Потом, после некоторого молчания, он продолжал еще более резким тоном:
— Вы вспоминаете, как раз вечером в Риме, два года тому назад, во дворце Саворелли — вы видите, я точен — вы пожелали, чтобы вам представили молодого человека, который о вас и не думал, и как вы были с ним… как бы мне выразиться, чтобы не оскорбить вас!..
— Скажите, что я кокетничала, — перебила она, — и что хотела влюбить его в себя. Это правда!

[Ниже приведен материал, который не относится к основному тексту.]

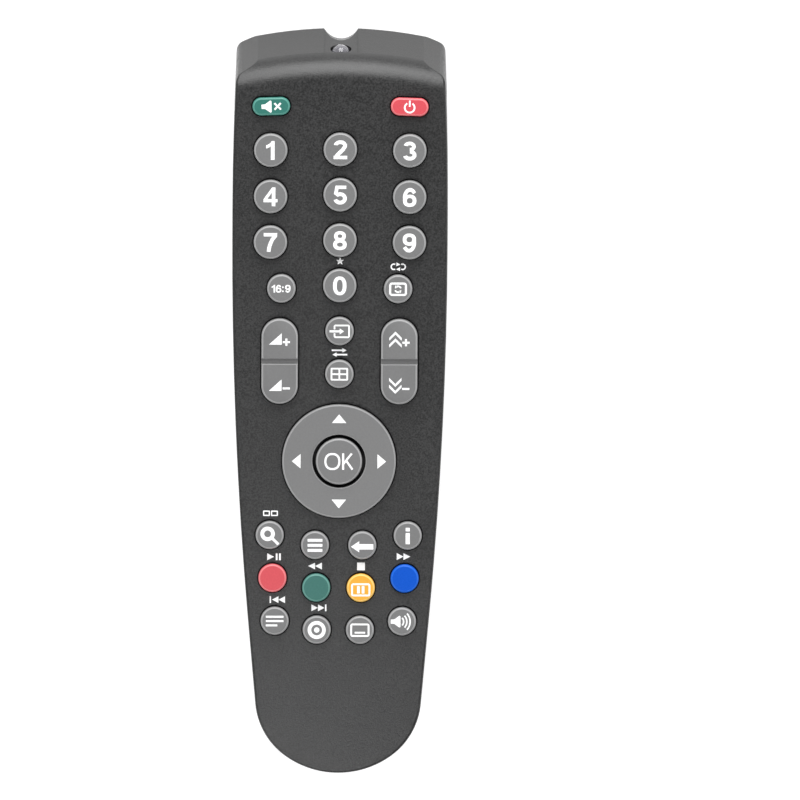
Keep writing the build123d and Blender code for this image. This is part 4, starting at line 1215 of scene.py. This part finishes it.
rockerMarks = {
    "away": 6.4,  # from the middle of the rocker
    "lower": 0.2,
    "markX": -1.05,
    "wedge": [(-1.9, -1.55), (1.6, -1.55), (1.6, 1.6)],
    "chevron": [(-1.7, -1.25), (0, 0.45), (1.7, -1.25), (1.7, -0.45), (0, 1.25), (-1.7, -0.45)],
    "chevronStep": 0.95,
    "signX": 1.85,
    "signDrop": 0.85,
    "signSize": 2.0,
    "signLine": 0.55,
}
for node in ("rocker_volume", "rocker_channel"):
    markX, signX = rockerMarks["markX"], rockerMarks["signX"]
    size, line = rockerMarks["signSize"], rockerMarks["signLine"]
    loops = []
    for way in (1, -1):
        middle = way * rockerMarks["away"] - rockerMarks["lower"]
        if node == "rocker_volume":
            loops.append([(markX + px, middle + py) for px, py in rockerMarks["wedge"]])
        else:
            for step in (-rockerMarks["chevronStep"], rockerMarks["chevronStep"]):
                place = middle + step * way
                loops.append([(markX + px, place + py * way) for px, py in rockerMarks["chevron"]])
        drop = middle - rockerMarks["signDrop"]
        if way > 0:
            loops.append(plusLoop(signX, drop, size, line))
        else:
            loops.append(roundBox(signX, drop, size, line, 0.05))
    printOnKey(flatPrint(node.replace("rocker_", "print_"), loops), node)

ringMarks = {"radius": 11.8, "base": 4.0, "reach": 2.4}
loops = []
for turn in (0, 90, 180, 270):
    px, py = turned([(ringMarks["radius"], 0)], 0, 0, turn)[0]
    loops.append(triangle(px, py, ringMarks["reach"], ringMarks["base"], turn))


def ringSurface(px, py):
    return keyFace["middle"] + dishAt(math.hypot(px - ringX, py - ringY))


layPrint(flatPrint("print_ring", loops), "nav_ring", ringX, ringY, ringSurface)

# marks on the key face itself, by place on the case in mm
mediaHigh = 1.9
mediaLong = 1.8
faceMarks = {
    "star": [starLoop(0.05, 39.55, 1.15)],
    "chase": [
        arcBand(14.9, 38.05, 0.75, 0.36, 60, 300, 16),
        arcBand(17.3, 38.05, 0.75, 0.36, -120, 120, 16),
        triangle(16.15, 38.72, 1.1, 1.05, 0),
        triangle(16.05, 37.38, 1.1, 1.05, 180),
    ],
    "swap": [
        arrowLoop(-0.1, 14.9, 4.1, 1.15, 1.2, 0.46),
        arrowLoop(0.1, 13.7, 4.1, 1.15, 1.2, 0.46, 180),
    ],
    "squares": frameLoops(-19.95, -30.35, 1.9, 1.5, 0.32, 0.2)
    + frameLoops(-17.75, -30.35, 1.9, 1.5, 0.32, 0.2),
    "playPause": [
        triangle(-18.75, -42.4, 1.9, mediaHigh),
        roundBox(-17.1, -42.4, 0.5, mediaHigh, 0.04),
        roundBox(-16.2, -42.4, 0.5, mediaHigh, 0.04),
    ],
    "rewind": [
        triangle(-7.45, -44.9, 1.9, mediaHigh, 180),
        triangle(-5.55, -44.9, 1.9, mediaHigh, 180),
    ],
    "stop": [roundBox(6.2, -44.95, 2.15, 2.15, 0.08)],
    "forward": [triangle(17.0, -42.2, 1.9, mediaHigh), triangle(18.85, -42.2, 1.9, mediaHigh)],
    "skipBack": [
        roundBox(-18.8, -54.3, 0.4, mediaHigh, 0.04),
        triangle(-17.45, -54.3, mediaLong, mediaHigh, 180),
        triangle(-15.65, -54.3, mediaLong, mediaHigh, 180),
    ],
    "skipOn": [
        triangle(-6.55, -56.5, mediaLong, mediaHigh),
        triangle(-4.75, -56.5, mediaLong, mediaHigh),
        roundBox(-3.5, -56.5, 0.4, mediaHigh, 0.04),
    ],
}
faceLoops = [loop for loops in faceMarks.values() for loop in loops]
layPrint(flatPrint("print_face", faceLoops), "root", 0, 0, faceHeight)
printed = [piece for piece in bpy.data.objects if piece.name.startswith("print_")]
print("printed marks:", len(printed), "pieces")

# infrared lamp: clear resin over its reflector cup, places along the case in mm
lampShape = {
    "radius": 2.5,
    "rim": 2.95,
    "rimLength": 1.0,
    "ease": 0.12,
    "neck": 0.05,
    "back": 90.2,
    "tip": 98.8,
    "height": 14.275,
    "domeSteps": 14,
    "lensSteps": 64,
    "cup": [
        (0.0, 91.4), (0.45, 91.4), (0.55, 93.6), (1.05, 94.1), (1.1, 94.9), (0.95, 94.9),
        (0.55, 94.35), (0.0, 94.3),
    ],
    "cupSteps": 40,
}
lampAxis = Vector((0, 0, lampShape["height"] * mm))
rim, ease, back = lampShape["rim"], lampShape["ease"], lampShape["back"]
rimFront = back + lampShape["rimLength"]
lensSection = [
    (0.0, back),
    (rim - ease, back),
    (rim, back + ease),
    (rim, rimFront - ease),
    (rim - ease, rimFront),
    (lampShape["radius"], rimFront + lampShape["neck"]),
]
lensEnd = lampShape["tip"] - lampShape["radius"]
lensSection += arcPoints(0.0, lensEnd, lampShape["radius"], 0, 90, lampShape["domeSteps"])
forward = Vector((0, 1, 0))
lens = turnSection("lampLens", lensSection, lampAxis, forward, lampShape["lensSteps"])
softShade(lens, 40)
dress(lens, "root", "lamp_lens", "ir_led")
cup = turnSection("lampCup", lampShape["cup"], lampAxis, forward, lampShape["cupSteps"])
softShade(cup, 40)
dress(cup, "root", "contact_steel")
print("lamp: lens and cup")

# cells: sleeve, crimped shoulder and button, turned from one section
cellShape = {
    "radius": 7.25,
    "length": 50.5,
    "crimp": 0.12,
    "metal": 6.7,  # bare metal inside this radius
    "band": 9.5,  # copper coloured band at the plus end
    "steps": 72,
}
cellBand = plainPlastic("cellBand", tint(176, 126, 62), 0.26)


def cellSection():
    # from the middle of the minus end, round the sleeve, to the middle of the button
    sleeve = cellShape["radius"]
    crimp = sleeve - cellShape["crimp"]
    return [
        (0.0, 0.0), (4.2, 0.0), (4.5, 0.18), (6.0, 0.18), (6.2, 0.0), (6.75, 0.0), (7.1, 0.15),
        (sleeve, 0.5), (sleeve, 1.2), (crimp, 1.3), (crimp, 1.5), (sleeve, 1.6),
        (sleeve, 47.9), (crimp, 48.0), (crimp, 48.2), (sleeve, 48.3), (sleeve, 48.9),
        (7.0, 49.35), (6.6, 49.45), (6.2, 49.2), (4.6, 49.2), (4.3, 49.4), (2.95, 49.4),
        (2.75, 49.5), (2.75, 50.25), (2.55, cellShape["length"]), (0.0, cellShape["length"]),
    ]


def modelCell(name, node, plusForward):
    lo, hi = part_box(node)
    x = (lo[0] + hi[0]) / 2
    z = (lo[2] + hi[2]) / 2
    way = 1 if plusForward else -1
    start = lo[1] if plusForward else hi[1]
    cell = turnSection(name, cellSection(), Vector((x, start, z)), forward * way, cellShape["steps"])
    softShade(cell, 35)
    dress(cell, "root", "cell_jacket", node)
    cell.data.materials.append(finishes["contact_steel"])
    cell.data.materials.append(cellBand)
    for face in cell.data.polygons:
        along = abs(face.center.y - start) / mm
        out = math.hypot(face.center.x - x, face.center.z - z) / mm
        if out < cellShape["metal"]:
            face.material_index = 1
        elif along > cellShape["length"] - cellShape["band"]:
            face.material_index = 2


# the cells lie opposite ways, and the one that reaches further forward has its plus end there
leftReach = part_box("battery_left")[1][1]
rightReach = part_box("battery_right")[1][1]
modelCell("cellLeft", "battery_left", leftReach > rightReach)
modelCell("cellRight", "battery_right", rightReach > leftReach)
print("cells: 2")

looseSelection()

— Так как у вас такая хорошая память, — продолжал Оливье, — то вы припомните, что это кокетство зашло далеко, очень далеко и что молодой человек стал вашим любовником…
О! С какой болью опустились веки Эли, когда он смаковал эту фразу именно с той умышленной жестокостью, от которой она просила ее избавить. Между тем он продолжал:
— Вы вспоминаете также, что эта любовь была очень несчастна. Этот человек оказался подозрительным, недоверчивым, ревнивым. Он много страдал. Женщина, которая искренне полюбила бы его, стремилась бы только к одному: не пробуждать в нем этой страшной, болезненной подозрительности. Вы поступали совершенно наоборот… Закройте глаза и оглянитесь мысленно на известный вам бал у графини Стено, и на этого человека в уголке зала, и на вас, танцующую, и с кем?
Это указание на полузабытый эпизод из ее мрачного прошлого бросило в лицо Эли поток горячей крови. Как предлагал ее беспощадный собеседник, так и увидела она ту картину, когда кокетничала с князем Пиетрапертоза, которого Оливье ненавидел более всех своих мнимых соперников.
— И это правда, — отвечала она. — Я поступала худо.
— Вы сознаётесь, — подхватил Дюпра. — Вы сознаетесь и вот еще в чем: молодой человек, которым вы так играли, имел право судить о вас так, как он судил, и бежать от вас, как он бежал, потому что он чувствовал, что возле вас в нем подымаются самые злые инстинкты в его душе, потому что, заставляя его страдать, вы делали его скверным человеком, жестоким. Ведь и это правда, тоже правда?..
Ведь правда и то, что ваше женское тщеславие было оскорблено его бегством и что вы захотели отомстить ему?.. Станете ли вы отрицать, что год спустя, встретив самого близкого и милого друга этого человека, единственную глубокую, искреннюю привязанность в его жизни, вы возымели ужасную мысль: влюбить в себя этого друга, в надежде, в уверенности, что другой узнает про то в один прекрасный день и что он будет жестоко страдать, видя, как его бывшая любовница стала любовницей его лучшего, единственного друга. Вы станете отрицать это?